As well as offering greater levels of comfort in cinemas, cinemas are also increasingly convenient for a mature audience to access. A recent report by the credit-checking company Experian showed that instead of making the traditional move to seaside resorts, a large chunk of well-to-do retirees (whom it described as “smarties”) are instead opting for market towns where they can continue to be active. As wealthy pensioners increasingly live in urban hubs, going to the movies has never been easier for them. No surprise then that Everyman Cinema chain has been buying up high street Odeons, and that almost all of its seven newly acquired cinemas are in market towns or small cities – exactly the places where more than 1.3 million of these so-called smarties are now living.
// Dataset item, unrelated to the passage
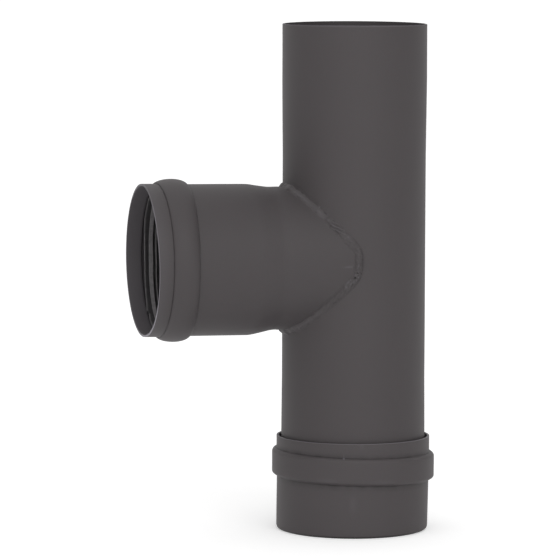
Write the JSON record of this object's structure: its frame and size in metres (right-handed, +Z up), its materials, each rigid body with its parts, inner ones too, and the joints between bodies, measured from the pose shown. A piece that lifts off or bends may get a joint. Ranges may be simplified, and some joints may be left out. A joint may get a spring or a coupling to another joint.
{
  "type": "stove pipe tee",
  "caption": "Flue tee: straight tube with a plain male top end, side branch with a beaded gasketed socket, and a push-on cleanout cap with a lip seal at the foot.",
  "frame": {"origin": "on the run tube's axis at the underside of the cleanout cap", "axes": "+Z up along the run tube towards its plain male end, -X out of the branch's mouth, Y across"},
  "size_m": [0.1657, 0.0904, 0.2807],
  "materials": {
    "painted_steel": "matt stove paint in dark warm grey",
    "seal_silicone": "satin black silicone"
  },
  "bodies": {
    "tee": {"run_tube": "painted_steel", "branch_stub": "painted_steel", "saddle_weld": "painted_steel", "branch_seal": "seal_silicone"},
    "cap": {"cleanout_cap": "painted_steel", "cap_seal": "seal_silicone"}
  },
  "joints": [
    {"name": "cap_pull", "type": "slide", "parent": "tee", "child": "cap", "axis": [0, 0, -1], "range_m": [0, 0.06]}
  ]
}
This could be particularly good news for the film industry, because one of the reasons why cinema attendance plummeted in the post-war years was that young families moved into the suburbs, away from cinemas in town and city centres.

Though they are still a relatively small share of the audience, the steady rise in older cinemagoers over the past few years has coincided with a decline in UK cinema’s most reliable customers, 15 to 24 year olds, who have been heading to the silver screen less and less since 2012. Given these trends, as well as the fact that so many of the older generation still don’t go to the movies regularly, the industry may continue to switch gears in order to accommodate this promising new market.

So, are the changes in cinema design, food and location encouraging mature audiences back into the cinemas, or are these things being accommodated around them? Whichever it is, says Clapp, many older people haven’t been to the cinema in a long time. “In fact the last time they went was probably in the 1980s and that was a pretty dispiriting experience. It’s a bit of a chicken and egg thing.”